## WHAT IS REQUIRED
Count lines with the string "data" in them. State the number alone.

============================================================

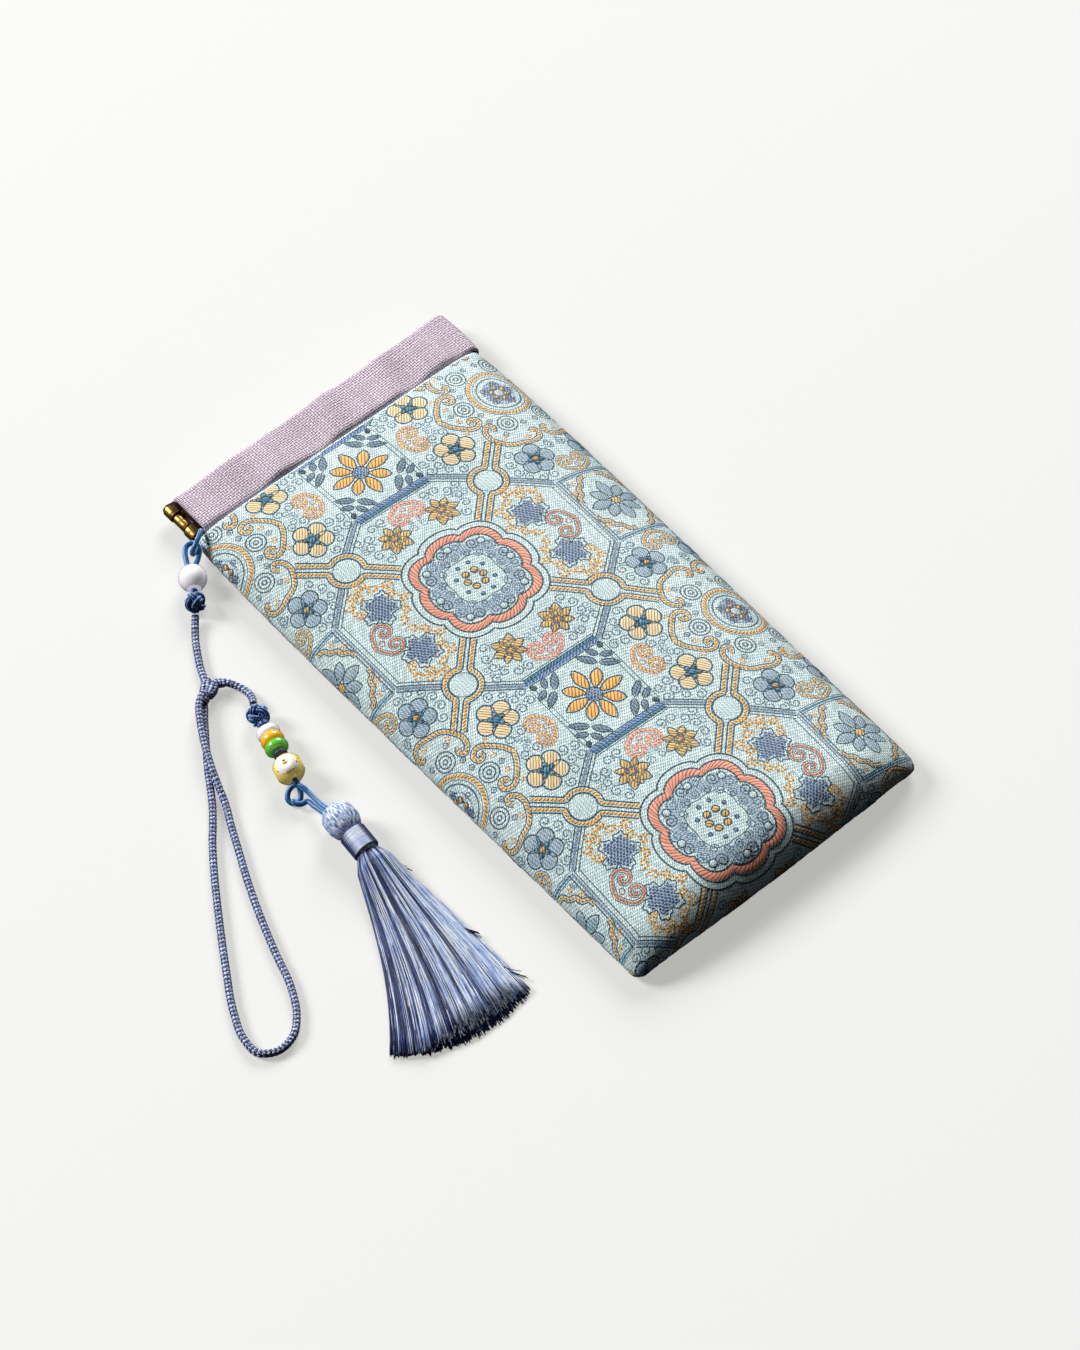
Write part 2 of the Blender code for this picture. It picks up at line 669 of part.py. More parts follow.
def skirt_lock(number, neck):
    """One flat lock of strands, from the neck down to the ground and out to its cut end."""
    share = number / (lock_count - 1)
    turn_from = first_lock.leaves_at + (last_lock.leaves_at - first_lock.leaves_at) * share
    turn_to = first_lock.ends_at + (last_lock.ends_at - first_lock.ends_at) * share
    ends = first_lock.length + (last_lock.length - first_lock.length) * share
    length = skirt_length * (ends + (middle_lock_length - ends) * math.sin(math.pi * share))
    rings = []
    steps = 8
    point = neck + Vector(((0.5 - share) * neck_diameter * 0.7, 0, 0))
    for step in range(steps + 1):
        along = step / steps
        angle = math.radians(turn_from + (turn_to - turn_from) * along**1.5)
        way = Vector((-math.sin(angle), -math.cos(angle), 0))
        if step:
            point = point + way * length / steps
        open_share = min(1.0, 0.28 + along * 1.1)
        thickness = skirt_thickness * (1.25 - 0.55 * along) * (0.9 + 0.2 * (number % 2))
        low = thickness / 2 + 0.05 * mm
        height = low + (neck.z - low) * (1 - min(1.0, along / 0.38)) ** 2
        middle = Vector((point.x, point.y, height))
        rings.append(ring_about(middle, way, lock_width * open_share, thickness, 8))
    return lofted(f"skirt_lock_{number}", rings, None)


def tassel(look):
    """Head, neck and the locks of the skirt, fused into one piece."""
    way = Vector(tassel_neck_way).normalized()
    head_middle = Vector(tassel_head_place) * mm
    rings = []
    for ring in head_rings:
        width = head_diameter * ring.width
        rings.append(ring_about(head_middle + way * ring.along * head_length, way, width, width, 14))
    neck_end = neck_start + binding_length + 3 * clearance
    rings += [
        ring_about(head_middle + way * along, way, neck_diameter, neck_diameter, 14)
        for along in (neck_start, neck_end)
    ]
    obj = lofted("tassel", rings, look)
    neck = head_middle + way * (neck_end - 0.8 * mm)
    for number in range(lock_count):
        boolean(obj, skirt_lock(number, neck), "UNION")
    return obj


def tassel_binding(look):
    """The wound band: a short tube round the neck."""
    way = Vector(tassel_neck_way).normalized()
    middle = Vector(tassel_head_place) + way * (neck_start + binding_length / 2 + 1.5 * clearance) / mm
    inner = neck_diameter / 2 + clearance
    outer = inner + binding_wall
    half = binding_length / 2
    edge = 0.25 * mm
    profile = [
        (outer - edge, half), (outer, half - edge), (outer, -half + edge), (outer - edge, -half),
        (inner, -half), (inner, half),
    ]
    return turned("tassel_binding", profile, look, facing(middle, way))


def main():
    clear_scene()
    brocade = material("brocade", (0.61, 0.77, 0.77), 0.75)
    linen = material("linen", (0.68, 0.55, 0.64), 0.9)
    steel = material("spring_steel", (0.55, 0.55, 0.56), 0.35, 1.0)
    brass = material("antique_brass", (0.33, 0.2, 0.06), 0.35, 1.0)
    satin = material("satin_cord", (0.01, 0.06, 0.18), 0.4)
    braid = material("braided_cord", (0.03, 0.05, 0.16), 0.7)
    white_glass = material("white_glass", (0.74, 0.72, 0.76), 0.15)
    amber_glass = material("amber_glass", (0.95, 0.42, 0.02), 0.15)
    green_glass = material("green_glass", (0.1, 0.42, 0.06), 0.15)
    wound = material("wound_collar", (0.3, 0.35, 0.5), 0.7)
    ceramic = material("yellow_ceramic", (0.9, 0.58, 0.08), 0.2)
    strands = material("tassel_strands", (0.12, 0.2, 0.45), 0.6)
    binding = material("binding_thread", (0.16, 0.25, 0.5), 0.6)

    pouch_body(brocade)
    end_hood(casing("casing_front", front_lip_height, front_lip_shift, linen))
    casing("casing_back", back_lip_height, back_lip_shift, linen)
    spans = knuckle_spans()
    outer, middle = [spans[0], spans[2]], [spans[1]]
    flex_strip("flex_strip_front", front_lip_height, front_lip_shift, outer, knuckle_diameter, brass)
    flex_strip("flex_strip_back", back_lip_height, back_lip_shift, middle, middle_knuckle_diameter, steel)
    hinge_pin("hinge_pin_left", -1, brass)
    hinge_pin("hinge_pin_right", 1, brass)

    cord("side_loop", side_loop_route, loop_diameter, satin, 1.4)
    cord("lanyard_loop", lanyard_loop_route, satin_diameter, satin, 1.4)
    to_bead = Vector(white_bead_place) - Vector(upper_knot_place)
    place = facing(white_bead_place, to_bead)
    bored_bead("white_bead", white_bead_diameter, white_bead_length, white_bead_bore, white_glass, place)
    neck_reach = to_bead.length * mm - (upper_knot_diameter + white_bead_length) / 2 + neck_entry
    button_knot(
        "button_knot_upper", upper_knot_diameter, upper_knot_place, to_bead, braid_diameter, neck_reach, satin
    )
    cord("lanyard_cord", lanyard_cord_route, braid_diameter, braid)
    cord_fork(braid)
    cord("wrist_loop", wrist_loop_route, braid_diameter, braid, 2.0)
    cord("charm_cord", charm_cord_route, braid_diameter, braid, 1.5)
    axis = bead_axis()
    size, place = lower_knot_diameter, lower_knot_place
    button_knot("button_knot_lower", size, place, axis, lower_neck_diameter, collar_length, satin)
    looks = {"white": white_glass, "amber": amber_glass, "green": green_glass, "collar": wound}
    coin_middle = bead_string(looks)
    coin_bead(coin_middle, ceramic)
    bead_cord(coin_middle, satin)
    tassel(strands)
    tassel_binding(binding)


main()
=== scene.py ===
import math

import bpy
import numpy as np
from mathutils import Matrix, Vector


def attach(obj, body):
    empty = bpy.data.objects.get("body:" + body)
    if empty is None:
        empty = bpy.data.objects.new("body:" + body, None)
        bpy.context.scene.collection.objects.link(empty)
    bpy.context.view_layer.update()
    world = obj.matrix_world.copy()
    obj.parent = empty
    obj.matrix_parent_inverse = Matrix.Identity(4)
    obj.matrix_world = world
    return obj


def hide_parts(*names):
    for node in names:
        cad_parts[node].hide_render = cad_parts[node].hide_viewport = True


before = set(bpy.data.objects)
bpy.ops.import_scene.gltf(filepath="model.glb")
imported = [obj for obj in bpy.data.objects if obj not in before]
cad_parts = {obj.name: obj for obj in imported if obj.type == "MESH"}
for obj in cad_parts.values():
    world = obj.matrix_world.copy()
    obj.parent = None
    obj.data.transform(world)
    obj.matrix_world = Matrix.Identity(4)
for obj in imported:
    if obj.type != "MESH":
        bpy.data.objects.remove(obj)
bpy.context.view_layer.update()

mm = 0.001
mergeWithin = 0.0001   # points nearer than this become one


# Points, curves and surfaces

def smoothValues(places, values, at):
    # Values at places, joined by a cubic curve whose slopes are the values' own gradient.
    places = np.asarray(places, float)
    values = np.asarray(values, float)
    at = np.clip(at, places[0], places[-1])
    slopes = np.gradient(values, places, axis=0)
    index = np.clip(np.searchsorted(places, at, side="right") - 1, 0, len(places) - 2)
    span = places[index + 1] - places[index]
    t = (at - places[index]) / span
    if values.ndim == 2:
        t, span = t[:, None], span[:, None]
    return (
        (2 * t**3 - 3 * t**2 + 1) * values[index]
        + (t**3 - 2 * t**2 + t) * span * slopes[index]
        + (3 * t**2 - 2 * t**3) * values[index + 1]
        + (t**3 - t**2) * span * slopes[index + 1]
    )


def runAlong(points):
    # Distance covered up to each point of a path.
    steps = np.linalg.norm(np.diff(points, axis=0), axis=1)
    return np.concatenate([[0.0], np.cumsum(steps)])


def evenly(points, spacing):
    # The same path with its points evenly spaced.
    run = runAlong(points)
    places = np.linspace(0, run[-1], max(2, round(run[-1] / spacing)) + 1)
    return np.stack([np.interp(places, run, points[:, axis]) for axis in range(points.shape[1])], axis=1)


def smoothRoute(route, spacing):
    # Evenly spaced points on the smooth curve through a route's own points.
    points = np.array(route, float)
    places = runAlong(points)
    return evenly(smoothValues(places, points, np.linspace(0, places[-1], 1200)), spacing)


def unit(vectors):
    # Each vector divided by its own length.
    return vectors / np.maximum(np.linalg.norm(vectors, axis=-1, keepdims=True), 1e-12)


def sideways(path):
    # For each point of a path: its direction, the level side square to it, and its own up.
    way = unit(np.gradient(path, axis=0))
    side = unit(np.cross(way, (0.0, 0.0, 1.0)))
    return way, side, np.cross(side, way)


def ovalTube(path, across, above, halfWidth, halfHeight, sides):
    # Grid of an oval tube: point = path + half width cos a across + half height sin a above.
    angle = np.linspace(0, 2 * math.pi, sides + 1)[None, :, None]
    wide, high = [np.broadcast_to(size, (len(path),))[:, None, None] for size in (halfWidth, halfHeight)]
    return path[:, None] + wide * np.cos(angle) * across[:, None] + high * np.sin(angle) * above[:, None]


def tube(path, radius, sides):
    # Grid of a round tube: point = path + radius (cos a side + sin a up), a going once round.
    _, side, above = sideways(path)
    return ovalTube(path, side, above, radius, radius, sides)


def closedTube(path, radius, sides=14):
    # A round tube that closes at both ends as a ball does: radius (1 - (1 - run / radius)^2)^(1/2).
    run = runAlong(path)
    near = np.minimum(run, run[-1] - run)
    return tube(path, radius * np.sqrt(1 - np.clip(1 - near / radius, 0, 1) ** 2), sides)


def turnedPiece(profile, middle, way, sides=40):
    # Grid of a turned piece: each (radius, place along way) of the profile goes once round.
    way = unit(way)
    side = unit(np.cross(way, (0.12, 0.31, 1.0)))
    above = np.cross(side, way)
    angle = np.linspace(0, 2 * math.pi, sides + 1)[:, None]
    radius, place = np.array(profile, float).T[..., None, None]
    return np.asarray(middle) + place * way + radius * (np.cos(angle) * side + np.sin(angle) * above)


def rounded(profile, radius, steps=4):
    # The profile with each inner corner replaced by a short curve.
    points = np.array(profile, float)
    made = [points[:1]]
    f = np.linspace(0, 1, steps)[:, None]
    for before, corner, after in zip(points[:-2], points[1:-1], points[2:]):
        start, end = [
            corner + unit(other - corner) * min(radius, np.linalg.norm(other - corner) / 2)
            for other in (before, after)
        ]
        made.append((1 - f) ** 2 * start + 2 * f * (1 - f) * corner + f**2 * end)
    return np.concatenate([*made, points[-1:]])


def surfaceNormals(grid):
    # The unit vector square to a grid: its rows' way x its columns' way.
    return unit(np.cross(np.gradient(grid, axis=0), np.gradient(grid, axis=1)))


def waves(a, b, rows):
    # Soft unevenness: the sum over the rows of height sin(2 pi (a / along + b / down) + shift).
    return sum(
        height * np.sin(2 * np.pi * (a / along + b / down) + shift) for along, down, shift, height in rows
    )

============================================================

## RIGHT ANSWER
6